Perhaps the oil paintings of Brent Nageli are as breathtaking as they are because the artist spent his entire life practicing within his heart and soul, all the while believing that canvas would forever elude him. Nageli is colorblind. It is a condition his teachers discovered when, as a child, he purposely colored faces green. And so it was a trick of biology that colored Nageli's artistic spirit and the world of artistic creation for which he longed.
Nageli went on to succeed in business, eventually owning his own construction supply company – all the while longing to be an artist and dabbling in everything from drawing to wood carving to rock art. Then, in 2006, everything changed. Nageli met an oil painter to whom he confessed his longing and was invited back to the artist's studio. It was there that he was mentored into developing a series of palette charts, essentially "recipes" for accurate colors. And that was all it took to unlock a tremendous talent that had incubated long enough.

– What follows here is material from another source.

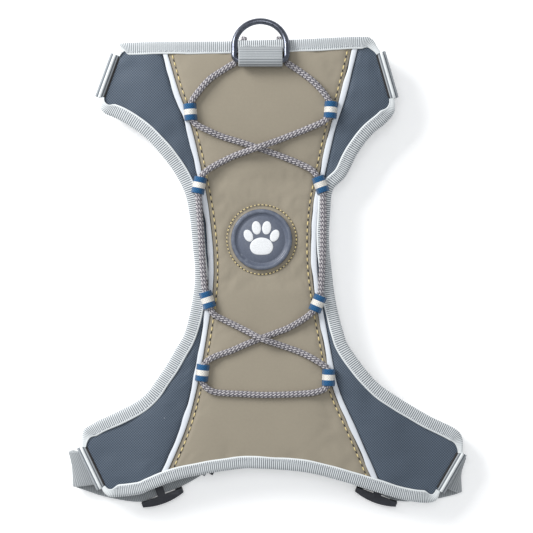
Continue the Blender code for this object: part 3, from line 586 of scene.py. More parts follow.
def grow(obj: bpy.types.Object, tree: bpy.types.NodeTree, **values: object) -> bpy.types.Object:
    """Runs a geometry tree on an object and keeps the plain mesh that it makes.

    Args:
        obj: the object whose mesh goes in.
        tree: the geometry tree.
        **values: the tree's inputs by name, with _ for a space.

    Returns:
        The same object with its new mesh and no modifier.
    """
    modifier = obj.modifiers.new("grow", "NODES")
    modifier.node_group = tree
    for item in tree.interface.items_tree:
        if item.in_out == "INPUT" and item.name.replace(" ", "_") in values:
            modifier[item.identifier] = values[item.name.replace(" ", "_")]
    depsgraph = bpy.context.evaluated_depsgraph_get()
    made = bpy.data.meshes.new_from_object(obj.evaluated_get(depsgraph), preserve_all_data_layers=True,
                                           depsgraph=depsgraph)
    obj.modifiers.clear()
    old, obj.data = obj.data, made
    bpy.data.meshes.remove(old)
    made.name = obj.name
    return obj


# ---------------------------------------------------------------- finishes

def colour(red: int, green: int, blue: int) -> tuple[float, float, float, float]:
    """A screen colour, 0 to 255, as the linear one that a shader takes."""
    linear = (((v / 255 + 0.055) / 1.055) ** 2.4 if v > 10 else v / 255 / 12.92 for v in (red, green, blue))
    return (*linear, 1.0)


class Cloth(Enum):
    """What a fabric finish draws its threads from."""

    WOVEN = "woven threads"
    RIBBED = "ribs raised on a tape"
    COATED = "smooth coated face"
    MESHED = "open knitted mesh"
    STRIPED = "three woven stripes"


@dataclass(frozen=True)
class FabricFinish:
    """How one cloth looks: pitch and relief are in millimetres."""

    slot: str
    kind: Cloth
    light: tuple[int, int, int]
    dark: tuple[int, int, int]
    pitch: float
    relief: float
    turn: float = 0.0
    roughness: float = 0.85
    sheen: float = 0.25
    mottle: float = 0.25
    stripe: tuple[int, int, int] = (0, 0, 0)
    lint: float = 0.0

    # how sharply the painted shade in rib valleys and hem grooves darkens
    RIB_SHADE_CONTRAST = 1.7

    def material(self, shared: SharedShading) -> bpy.types.Material:
        """Builds the material from the shared groups."""
        made = bpy.data.materials.new(self.slot)
        made.use_nodes = True
        bench = NodeBench(made.node_tree)
        shader = made.node_tree.nodes["Principled BSDF"]
        uv = bench.add("ShaderNodeUVMap", {"uv_map": "UVMap"}).outputs[0]
        weave = bench.call(shared.weave, Vector=uv, Pitch=self.pitch * MM, Turn=self.turn)
        grain = bench.call(shared.grain, Vector=uv, Size=1.6 * MM)
        light, dark = colour(*self.light), colour(*self.dark)
        height, mask = weave["Height"], weave["Over"]
        if self.kind is Cloth.RIBBED:
            # painted shade: the stored mark darkens rib valleys and the grooves of corner hems
            rib = bench.add("ShaderNodeAttribute", {"attribute_name": "rib"}).outputs["Fac"]
            mask = bench.math("POWER", rib, self.RIB_SHADE_CONTRAST)
        elif self.kind is Cloth.COATED:
            mask = bench.math("MULTIPLY_ADD", grain["Fine"], 0.5, 0.5)
            height = bench.math("MULTIPLY_ADD", grain["Fine"], 0.6, bench.math("MULTIPLY", height, 0.3))
        elif self.kind is Cloth.MESHED:
            cells = bench.add("ShaderNodeTexVoronoi", Vector=uv,
                              Scale=1 / (self.pitch * MM)).outputs["Distance"]
            mask = bench.add("ShaderNodeMapRange", Value=cells, From_Min=0.2, From_Max=0.45).outputs[0]
            height = mask
        base = bench.mix(mask, dark, light)
        if self.kind is Cloth.STRIPED:
            across = bench.add("ShaderNodeAttribute", {"attribute_name": "stripe"}).outputs["Fac"]
            white = bench.math("LESS_THAN", bench.math("ABSOLUTE", across), 0.33)
            base = bench.mix(white, base, bench.mix(mask, colour(206, 202, 194), colour(*self.stripe)))
        faded = bench.math("MULTIPLY", bench.math("SUBTRACT", grain["Blotch"], 0.5), self.mottle)
        uneven = bench.math("MULTIPLY", bench.math("SUBTRACT", grain["Value"], 0.5), self.mottle)
        tone = bench.math("ADD", bench.math("ADD", faded, uneven), 1.0)
        shown = bench.add("ShaderNodeHueSaturation", Color=base, Value=tone).outputs[0]
        if self.lint:
            speck = bench.call(shared.lint, Vector=uv)["Mask"]
            shown = bench.mix(bench.math("MULTIPLY", speck, self.lint), shown, colour(200, 205, 210))
        bench.feed(shader.inputs["Base Color"], shown)
        rough = bench.math("MULTIPLY_ADD", grain["Value"], 0.16, self.roughness - 0.08)
        bench.feed(shader.inputs["Roughness"], rough)
        shader.inputs["Sheen Weight"].default_value = self.sheen
        shader.inputs["Sheen Roughness"].default_value = 0.5
        total = bench.math("MULTIPLY_ADD", grain["Fine"], 0.25, height)
        bump = bench.add("ShaderNodeBump", Strength=0.8, Distance=self.relief * MM, Height=total)
        bench.feed(shader.inputs["Normal"], bump.outputs[0])
        return made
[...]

Impressionistic paintings emerged first but it wasn't long until Nageli's life-long interest and admiration for Native Americans led him to the Powell Museum in Page, AZ, where a beautiful old pot caught his eye. For Nageli, recreating it in oil paints on canvas was now a natural response. Captured beautifully were the pot's sumptuous earth tones and the radiance of lights against darks. The artist had found his calling.
Nageli was born and raised in Utah against the landscapes and cultures of Native America; his artistic path now brought him to Arizona where he settled first by Lake Powell and served as President of the Lake Powell Art Association.
Every one of Nageli's canvases honors a lineage of pottery making by Native American artists whose artistic choice requires that talents, efforts and skills be applied to a "canvas" – their pots – which may necessitate a humble letting-go when a pot cracks in firing. It is an attitude to life, to the earth, a respect for all things including success and defeat that draws Nageli to his earthen subjects.
Nageli begins each painting with either an actual pot or a photograph from one of the many pottery collections he visits at notable southwest museums. For his larger canvases he will sketch a few lines first before he picks up his paintbrush; for smaller works he simply paints free-hand. One large work, "Acoma Parrot," a 30" x 30" painting, captures the brilliant surface and curvature of a pot that dates back to roughly the 1860s. The black background on which Nageli floats the pot lends dynamic import to the pot's polychrome hues of terracotta reds, ochres and smoky black with the distinctive white of Acoma clay tying together the design.
The skill with which Nageli paints allows each work, from a distance, to look as though it is the actual clay piece being observed – until closer inspection reveals that his canvas, while two-dimensional, has nevertheless captured a life-force beyond measure.